Fr. Keane, who is a native of Claremorris, said: “There are 20,000 more men than women in the west, while in the cities the girls are the ones looking for boys.
“Most of the fellows living in rural areas are shy. They’re afraid to ask a girl for a date because they might be refused. But I know of many Irish girls in America and England who would come back to live in the west if they could meet a good go-ahead type with a medium-sized farm.
“So now it is up to people who know how to interest these girls to do something for them.”
Fr. Keane’s bureau will find the girls by distributing cards giving details of the introduction service in churches, clubs and hotels in Dublin and the larger US and British cities.
They also work in close liaison with marriage bureaus in those densely-populated centres.
Similar cards will be posted in almost 1,000 west of Ireland churches drawing the men’s attention to the service.
Boys and girls will then write to the bureau and their ages, education and background are sifted by the staff of four priests and two lay people. The staff, who will have the services of a secretary, pick out who they think are the most compatible couples and introduce them by letter.
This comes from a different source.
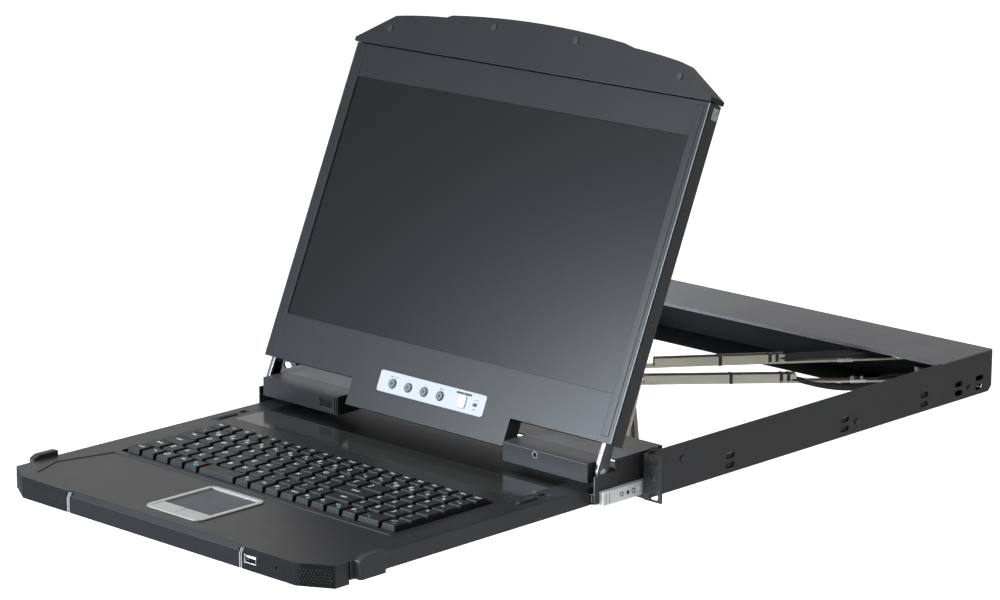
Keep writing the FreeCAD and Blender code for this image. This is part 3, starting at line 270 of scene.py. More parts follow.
def shift(x, y, z):
    return Matrix.Translation((x, y, z))


def turn(degrees, axis):
    return Matrix.Rotation(math.radians(degrees), 4, axis)


def link_object(name, data):
    """A new object in the scene."""
    piece = bpy.data.objects.new(name, data)
    bpy.context.scene.collection.objects.link(piece)
    return piece


def link_shape(name, shape, mesh_name=None):
    """A new object from mesh code, which is freed."""
    mesh = bpy.data.meshes.new(mesh_name or name)
    shape.to_mesh(mesh)
    shape.free()
    return link_object(name, mesh)


def body_of_node(node):
    return body_of(frame["nodes"][node])[0]


def shown_mesh(piece):
    """The mesh that a piece shows, with its modifiers or its curve worked out."""
    bpy.context.view_layer.update()
    graph = bpy.context.evaluated_depsgraph_get()
    return bpy.data.meshes.new_from_object(piece.evaluated_get(graph), depsgraph=graph)


def apply_modifiers(piece):
    """Turns the piece into the mesh its modifiers show."""
    mesh = shown_mesh(piece)
    piece.modifiers.clear()
    piece.data = mesh


def smooth(piece, angle=SMOOTH_ANGLE):
    """Smooth shading with sharp edges where the faces turn by more than the angle."""
    piece.data.shade_smooth()
    piece.data.set_sharp_from_angle(angle=angle)


def soften(piece, width, segments=2):
    """Rounds the edges and keeps the flat faces flat in the light."""
    bevel = piece.modifiers.new("Rounded edges", "BEVEL")
    bevel.width = width
    bevel.segments = segments
    bevel.limit_method = "ANGLE"
    bevel.angle_limit = BEVEL_ANGLE
    bevel.miter_outer = "MITER_ARC"
    apply_modifiers(piece)
    smooth(piece, SHARP_ANGLE)
    weighted = piece.modifiers.new("Flat faces", "WEIGHTED_NORMAL")
    weighted.mode = "FACE_AREA"
    weighted.keep_sharp = True
    apply_modifiers(piece)


def paint(piece, *names):
    """Gives the piece these finishes, the first of them on all its faces."""
    piece.data.materials.clear()
    for name in names:
        piece.data.materials.append(bpy.data.materials[name])
    return piece


def two_tone(piece, material, chosen):
    """Gives the faces whose centre and normal pass the test a second finish."""
    piece.data.materials.append(bpy.data.materials[material])
    for face in piece.data.polygons:
        if chosen(face.center, face.normal):
            face.material_index = 1


def node_mesh(node):
    """The node's shape as clean polygons, ready for rounding."""
    shape = bmesh.new()
    shape.from_mesh(frame["nodes"][node].data)
    bmesh.ops.remove_doubles(shape, verts=shape.verts, dist=1e-6)
    bmesh.ops.dissolve_limit(shape, angle_limit=math.radians(0.6), verts=shape.verts[:],
                             edges=shape.edges[:])
    return shape


def rounded(node, material, width=None, change=None, segments=None):
    """A piece with the node's own shape and softened edges, in place of the node."""
    sizes = bpy.context.scene.console_sizes
    shape = node_mesh(node)
    if change:
        change(shape)
    piece = link_shape(node + "_piece", shape, node + "_shape")
    paint(piece, material)
    soften(piece, sizes.sheet_edge if width is None else width, segments or sizes.edge_steps)
    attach(piece, body_of_node(node))
    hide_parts(node)
    return piece


def copy_of(node):
    """A piece with the node's shape as it is, for thin sheets whose joints stay unseen."""
    piece = link_shape(node + "_piece", node_mesh(node), node + "_shape")
    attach(piece, body_of_node(node))
    return piece


def islands(node):
    """The boxes of a node's separate solids, from left to right."""
    shape = node_mesh(node)
    left = set(shape.verts)
    boxes = []
    while left:
        group = [left.pop()]
        for vertex in group:
            for edge in vertex.link_edges:
                other = edge.other_vert(vertex)
                if other in left:
                    left.discard(other)
                    group.append(other)
        low = Vector([min(v.co[i] for v in group) for i in range(3)])
        high = Vector([max(v.co[i] for v in group) for i in range(3)])
        boxes.append((low, high))
    shape.free()
    return sorted(boxes, key=lambda b: b[0].x)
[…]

After correspondence photographs are exchanged - again through the bureau - the girl, if she is interested, sends on her address to the man asking him to meet her. Up to that time her address is not disclosed.
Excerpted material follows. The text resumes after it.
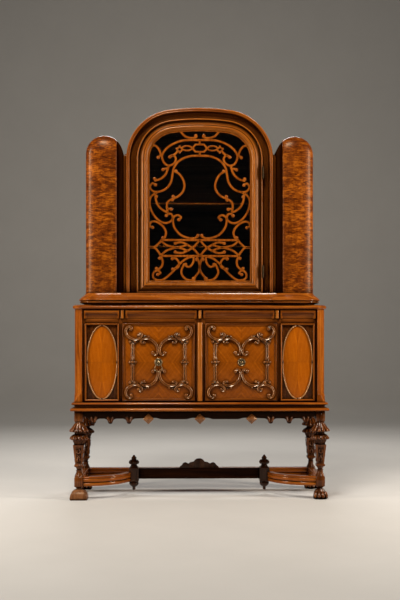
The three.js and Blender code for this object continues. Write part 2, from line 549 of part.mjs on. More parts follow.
// The glazed door: its section runs over the arch and along the bottom rail, with a rebate behind for the glass.
const DOOR_FLOOR = LEDGE_TOP + 1;
const DOOR_BACK = CASE_LINE - 2;
const REBATE = 96; // offset of the glass rebate
const GLASS_FACE = ARCH_FACE + 12;
const doorFoot = (offset) => DOOR_FLOOR + offset - DOOR_OFFSET;
const doorSection = [[DOOR_OFFSET, ARCH_FACE - 1], [57, ARCH_FACE - 1], [59, ARCH_FACE + 1], [80, ARCH_FACE + 1],
  [81, ARCH_FACE + 6], [87, ARCH_FACE + 6], [88, ARCH_FACE - 4], [91, ARCH_FACE - 7], [95, ARCH_FACE - 7],
  [98, ARCH_FACE - 4], [99, ARCH_FACE + 2], [GLASS_OFFSET, ARCH_FACE + 7], [GLASS_OFFSET, GLASS_FACE],
  [REBATE, GLASS_FACE], [REBATE, DOOR_BACK], [DOOR_OFFSET, DOOR_BACK]];
const lockX = -287;
const lockZ = 1359;
const keyway = box(lockX - 2, lockX + 2, ARCH_FACE - 1, DOOR_BACK + 1, lockZ - 7, lockZ + 5);
add("glass_door_frame", cut(archMoulding(doorSection, doorFoot, true), keyway), walnut);
const pane = arch(REBATE + GAP, doorFoot(REBATE + GAP));
add("door_glass", slab(pane, GLASS_FACE + GAP, GLASS_FACE + GAP + 3), glass);

// The lock: a case on the back of the stile with a bolt that passes behind the face frame.
const LOCK_FRONT = DOOR_BACK + GAP;
const lockBox = box(-299, -262, LOCK_FRONT, LOCK_FRONT + 13, lockZ - 29, lockZ + 25);
const boltSlot = box(-300, -268, LOCK_FRONT + 4, LOCK_FRONT + 10, lockZ - 10, lockZ + 10);
const keySlot = box(lockX - 2, lockX + 2, LOCK_FRONT - 1, LOCK_FRONT + 5, lockZ - 7, lockZ + 5);
add("lock_case", cut(lockBox, boltSlot, keySlot), iron);
const boltBar = box(-299, -277, LOCK_FRONT + 4 + GAP, LOCK_FRONT + 10 - GAP, lockZ - 10 + GAP, lockZ + 10 - GAP);
add("lock_bolt", boltBar, brass);
const keyPlate = slab([[0, 9], [3.5, 6.5], [3.5, -5], [0, -9], [-3.5, -5], [-3.5, 6.5]].map(([x, z]) => [lockX + x, lockZ + z]),
  ARCH_FACE - 0.4, ARCH_FACE + 1 - GAP);
add("key_escutcheon", cut(keyPlate, box(lockX - 1.5, lockX + 1.5, ARCH_FACE - 2, ARCH_FACE, lockZ - 4, lockZ + 4)), brass);

// Door hinges: the fixed leaf carries the outer knuckles and the pin; the moving leaf turns between them.
const HINGE_X = 301;
const HINGE_Y = ARCH_FACE - 6;
const HINGE_R = 4;
const HINGE_LONG = 60;
for (const [name, z] of [["upper", 1551], ["lower", 1079]]) {
  const [z0, z1] = [z - HINGE_LONG / 2, z + HINGE_LONG / 2];
  const knuckle = (from, to) => pin(HINGE_R, HINGE_X, HINGE_Y, from, to);
  const leafFixed = box(HINGE_X + 0.15, HINGE_X + 0.8, HINGE_Y, FACE_BACK, z0, z1);
  const space = pin(HINGE_R + GAP, HINGE_X, HINGE_Y, z - 11, z + 11);
  const fixed = join(cut(join(leafFixed, knuckle(z0, z1)), space), pin(1.5, HINGE_X, HINGE_Y, z0, z1));
  add(`hinge_${name}_fixed`, fixed, brass);
  const moving = join(box(HINGE_X - 0.8, HINGE_X - 0.15, HINGE_Y, DOOR_BACK, z0, z1), knuckle(z - 10.6, z + 10.6));
  const clear = [[z0 - 1, z - 10.7], [z + 10.7, z1 + 1]].map(([from, to]) => pin(HINGE_R + GAP, HINGE_X, HINGE_Y, from, to));
  add(`hinge_${name}_moving`, cut(moving, pin(1.8, HINGE_X, HINGE_Y, z - 12, z + 12), ...clear), brass);
}

// Two shelves behind the door.
const SHELF_HALF = ARCH_HALF - 16 - GAP;
for (const [name, z] of [["lower", 1203], ["upper", 1409]]) {
  add(`display_shelf_${name}`, box(-SHELF_HALF, SHELF_HALF, -100, UPPER_BACK, z - 4.5, z + 4.5), walnut);
}

// ---------- Fretwork ----------
// Pierced scrollwork in front of the glass. Each stroke is listed for one half as [distance from the
// centre line, height above the floor]; the other half mirrors it.
const FRET_HALF = 4.5; // half width of a strap
const FRET_BALL = 7.5; // scroll ends
const FRET_BACK = GLASS_FACE - GAP;
const FRET_FRONT = FRET_BACK - 6;
const BAR_UPPER = 1230;
const BAR_LOWER = 1154;
const straps = {
  topScroll: [[92, 1748], [70, 1725], [44, 1717], [22, 1719], [13, 1727]],
  upperBand: [[0, 1707], [45, 1707], [88, 1703], [135, 1684], [167, 1657], [180, 1628], [169, 1597], [146, 1585],
    [122, 1597], [114, 1618], [126, 1634], [143, 1629]],
  lowerBand: [[0, 1632], [41, 1631], [80, 1619], [106, 1600], [124, 1573], [130, 1542], [138, 1505], [161, 1475],
    [195, 1460], [224, 1463], [237, 1482], [227, 1500], [212, 1495]],
  outerHook: [[243, 1672], [214, 1680], [195, 1662], [186, 1636], [197, 1626]],
  upperLeaf: [[148, 1582], [157, 1555], [169, 1536], [190, 1520], [217, 1512]],
  innerScroll: [[124, 1560], [98, 1545], [80, 1518], [73, 1490], [80, 1463], [101, 1440], [127, 1428], [150, 1414],
    [157, 1393], [153, 1362]],
  outerCrescent: [[200, 1460], [232, 1437], [239, 1403], [228, 1364], [203, 1330], [172, 1312], [146, 1315], [129, 1332],
    [136, 1354], [157, 1354]],
  innerCrescent: [[212, 1456], [209, 1421], [195, 1390], [172, 1370], [150, 1362]],
  lowerBowl: [[100, 1330], [89, 1338], [106, 1349], [126, 1337], [127, 1309], [117, 1283], [93, 1256], [62, 1242],
    [30, 1238], [8, 1248]],
  cornerScroll: [[226, 1290], [240, 1298], [232, 1315], [211, 1318], [185, 1304], [167, 1283], [161, 1262], [169, 1238]],
  barUpper: [[0, BAR_UPPER], [182, BAR_UPPER]],
  barLower: [[0, BAR_LOWER], [190, BAR_LOWER]],
  endUpper: [[180, 1232], [195, 1214], [216, 1197], [246, 1195]],
  endLower: [[246, 1195], [216, 1193], [200, 1178], [186, 1156]],
  crossFalling: [[0, 1230], [28, 1199], [57, 1180], [88, 1168], [117, 1172]],
  crossRising: [[0, 1154], [28, 1186], [57, 1206], [88, 1219], [117, 1215]],
  braidFalling: [[188, 1230], [161, 1207], [125, 1197], [93, 1192], [57, 1178]],
  braidRising: [[188, 1154], [161, 1178], [125, 1191], [93, 1197], [57, 1208]],
  lowerHook: [[188, 1156], [177, 1131], [180, 1107], [198, 1088]],
  sweep: [[199, 1066], [188, 1073], [201, 1085], [220, 1074], [222, 1052], [203, 1039], [174, 1042], [140, 1068],
    [109, 1102], [83, 1128], [57, 1145], [28, 1152]],
  smallHook: [[131, 1143], [112, 1141], [99, 1120], [105, 1099], [129, 1092]],
  curl: [[28, 1152], [32, 1123], [49, 1103], [70, 1108]],
  loop: [[74, 1118], [88, 1081], [79, 1055], [57, 1040], [28, 1040], [22, 1055], [5, 1078], [0, 1102], [5, 1128], [14, 1150]],
};
const balls = [[19, 1728], [143, 1626], [211, 1493], [198, 1624], [175, 1566], [215, 1522], [114, 1559], [127, 1438],
  [131, 1421], [136, 1377], [207, 1437], [159, 1347], [100, 1327], [9, 1252], [225, 1290], [176, 1241], [117, 1173],
  [117, 1214], [191, 1143], [206, 1094], [200, 1066], [15, 1137], [131, 1141], [129, 1091], [68, 1114], [30, 1047]];
const links = [[143, 1626, 118, 1640], [118, 1640, 105, 1655], [174, 1568, 154, 1572], [133, 1377, 156, 1380],
  [207, 1437, 210, 1424], [15, 1137, 5, 1154], [0, 1690, 0, 1707], [0, 1632, 0, 1650]];

// A strap of even width along a line of points.
function ribbon(points, half) {
  const edges = [[], []];
  points.forEach(([x, z], i) => {
    const [ax, az] = points[Math.max(i - 1, 0)];
    const [bx, bz] = points[Math.min(i + 1, points.length - 1)];
    const long = Math.hypot(bx - ax, bz - az);
    const [nx, nz] = [(-(bz - az) * half) / long, ((bx - ax) * half) / long];
    edges[0].push([x + nx, z + nz]);
    edges[1].push([x - nx, z - nz]);
  });
  return [...edges[0], ...edges[1].reverse()];
}
const ellipse = (x, z, rx, rz, sides) => Array.from({ length: sides }, (_, i) => {
  const turn = (2 * Math.PI * (i + 0.5)) / sides;
  return [x + rx * Math.cos(turn), z + rz * Math.sin(turn)];
});
function fretHalf(side) {
  const flat = (outline) => slab(mirrored(outline, side), FRET_FRONT, FRET_BACK);
  const hole = (outline) => slab(mirrored(outline, side), FRET_FRONT - 1, FRET_BACK + 1);
  const pieces = Object.values(straps).map((points) => flat(ribbon(points, FRET_HALF)));
  pieces.push(...balls.map(([x, z]) => flat(ellipse(x, z, FRET_BALL, FRET_BALL, 6))));
  pieces.push(...links.map(([x0, z0, x1, z1]) => flat(ribbon([[x0, z0], [x1, z1]], FRET_HALF))));
  // The chain between the two bands: a knot, a long link, and half of the centre cartouche.
  const chain = [flat(ellipse(96, 1662, 16, 15, 8)), flat(ellipse(61, 1668, 27, 15, 10)),
    flat([[-1, 1692], [26, 1692], [26, 1684], [36, 1678], [36, 1658], [26, 1652], [26, 1645], [-1, 1645]])];
  const gaps = [hole(ellipse(96, 1662, 7, 6, 6)), hole(ellipse(61, 1668, 19, 7, 8)),
    hole([[-2, 1678], [15, 1678], [22, 1672], [22, 1664], [15, 1658], [-2, 1658]])];
  return join(...pieces, cut(join(...chain), ...gaps));
}
const opening = slab(arch(GLASS_OFFSET + GAP, doorFoot(GLASS_OFFSET + GAP)), FRET_FRONT - 2, FRET_BACK + 2);
const lining = slab(arch(GLASS_OFFSET + GAP, doorFoot(GLASS_OFFSET + GAP)), FRET_FRONT, FRET_BACK);
const inLining = slab(arch(GLASS_OFFSET + 5, doorFoot(GLASS_OFFSET + 5)), FRET_FRONT - 1, FRET_BACK + 1);
const fretwork = join(cut(lining, inLining), fretHalf(-1), fretHalf(1)).intersect(opening);
add("door_fretwork", fretwork, walnut);

export default cabinet;
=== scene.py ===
"""The looks of a display cabinet on a carved stand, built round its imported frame. Lengths below are in
millimetres; the mesh helpers turn them into metres."""

import math

import bpy
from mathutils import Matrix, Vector


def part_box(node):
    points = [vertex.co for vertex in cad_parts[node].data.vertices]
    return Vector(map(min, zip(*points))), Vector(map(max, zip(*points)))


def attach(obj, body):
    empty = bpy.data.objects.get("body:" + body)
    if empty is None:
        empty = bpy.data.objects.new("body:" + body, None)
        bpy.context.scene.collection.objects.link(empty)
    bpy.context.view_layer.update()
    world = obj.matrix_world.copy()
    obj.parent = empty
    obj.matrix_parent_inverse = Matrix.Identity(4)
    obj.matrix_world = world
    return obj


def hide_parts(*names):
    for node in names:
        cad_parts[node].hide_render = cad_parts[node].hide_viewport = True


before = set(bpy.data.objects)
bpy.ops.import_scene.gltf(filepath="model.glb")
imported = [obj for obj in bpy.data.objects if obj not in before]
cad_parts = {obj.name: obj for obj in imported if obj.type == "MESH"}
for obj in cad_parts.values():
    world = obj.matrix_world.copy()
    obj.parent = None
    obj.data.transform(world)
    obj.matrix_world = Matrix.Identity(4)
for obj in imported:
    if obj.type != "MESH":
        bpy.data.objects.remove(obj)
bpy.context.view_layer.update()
MM = 0.001
TURN = 2 * math.pi
SIDES = (("left", -1), ("right", 1))


def span(node):
    """A node's lowest and highest corners in millimetres."""
    low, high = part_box(node)
    return [v / MM for v in low], [v / MM for v in high]


# ---------- Outlines and sections ----------
def fillet(points, radius, steps=3, closed=True):
    """The polygon with each corner rounded, by less where an edge is too short."""
    rounded = []
    count = len(points)
    for i, here in enumerate(points):
        if not closed and i in (0, count - 1):
            rounded.append(tuple(here))
            continue
        corner = Vector(here)
        before = Vector(points[i - 1]) - corner
        after = Vector(points[(i + 1) % count]) - corner
        reach = min(radius, before.length * 0.48, after.length * 0.48)
        start = corner + before.normalized() * reach
        end = corner + after.normalized() * reach
        for k in range(steps + 1):
            t = k / steps
            rounded.append(tuple(start * (1 - t) ** 2 + corner * 2 * t * (1 - t) + end * t ** 2))
    return rounded


def smooth_path(points, steps=6):
    """A Catmull-Rom curve through the points, as (point, tangent, share of the way along)."""
    vectors = [Vector(p) for p in points]
    padded = [vectors[0] * 2 - vectors[1]] + vectors + [vectors[-1] * 2 - vectors[-2]]
    curve = []
    for i in range(1, len(padded) - 2):
        a, b, c, d = padded[i - 1 : i + 3]
        for k in range(steps):
            t = k / steps
            bend = (a * 2 - b * 5 + c * 4 - d) * t ** 2 + (b * 3 - a - c * 3 + d) * t ** 3
            curve.append((b * 2 + (c - a) * t + bend) * 0.5)
    curve.append(vectors[-1])
    last = len(curve) - 1
    return [(p, (curve[min(i + 1, last)] - curve[max(i - 1, 0)]).normalized(), i / last)
            for i, p in enumerate(curve)]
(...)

“After that they make their own arrangements,” said Fr. Keane. “We are not matchmakers, as they are known in Ireland, and there will be no bargaining about dowries. We simply introduce the couples. After that it is up to them to decide whether they’ll get married.”
Then, almost a year later - January 2, 1969, the Telegraph reported:
The only Catholic marriage bureau in the Irish Republic is starting a drive to find 50 Irish girls in Britain willing to come back to married life in the western counties.
One year after the formation of the bureau at Knock, the organisers admit they have failed to find brides for 50 farmers who are aged between 30 and 45.
The campaign will be launched throughout Britain to find the 50 girls.
Fr. Michael Keane, one of the bureau organisers, said: “We find that most of the girls from the same background as the bachelor farmers have gone to Britain.
“We are sending out brochures and pamphlets to emigrant and church centres in Britain.”
He added: “We already have a large number of applications from professional girls, including bank clerks, office workers and nurses. But in most cases they do not want to settle on the land.”
Apart from that problem, the bureau, in its first annual report, stated that 1968 was a ‘very good year’.
The bureau was set up by the Archbishop of Tuam, Most Rev. Dr. Joseph Walsh, and his five bishops to offset the growing number of bachelors in the west and the dwindling population.
In the last 70 years the population of the west has slumped from nearly 1,000,000 to 445,000 and the men outnumber women by two to one in some areas.
During the year the bureau received 328 applications from men and 432 from women. It made 250 introductions and 45 were reported to be successful.
Fr. Keane admitted: “We do not know if any of the 45 couples successfully introduced have married yet.”
That report pointed out that in Mayo, 90 per cent of the 25 to 30 age group were bachelors.
Aged 82 years, Fr. Keane died in August 2011 in a nursing home in his native Claremorris.
Marketing came naturally to the young Fr. Keane who had an easy-going, gentlemanly,manner and a droll sense of humour.
He did television, radio and newspaper interviews by the dozen. Astutely, he decided to publish the fledgling bureau's annual report around Valentine's Day when, as he once put it himself, "people are thinking of love and such things”.
Fr. Keane, born in 1925, was ordained on June 18, 1950, as a priest of the Archdiocese of Tuam. He served for periods in Cloonfad, Castlebar, Tully Cross (Connemara), Roundstone, Connemara and Kilkerrin (east Galway) before embarking on setting up what is regarded as his most important life's work, the foundation of the Knock Marriage Bureau.
In May 2019, after 50 years, and claiming credit for almost 1,000 unions, the Knock Marriage Bureau announced that it has played cupid for the last time.
Fr. Stephen Farragher, who took over as director after Fr. Keane, said there had been a ‘noticeable decline in the demand for the service offered by Knock Marriage Bureau, to the point that it was no longer viable to run the service.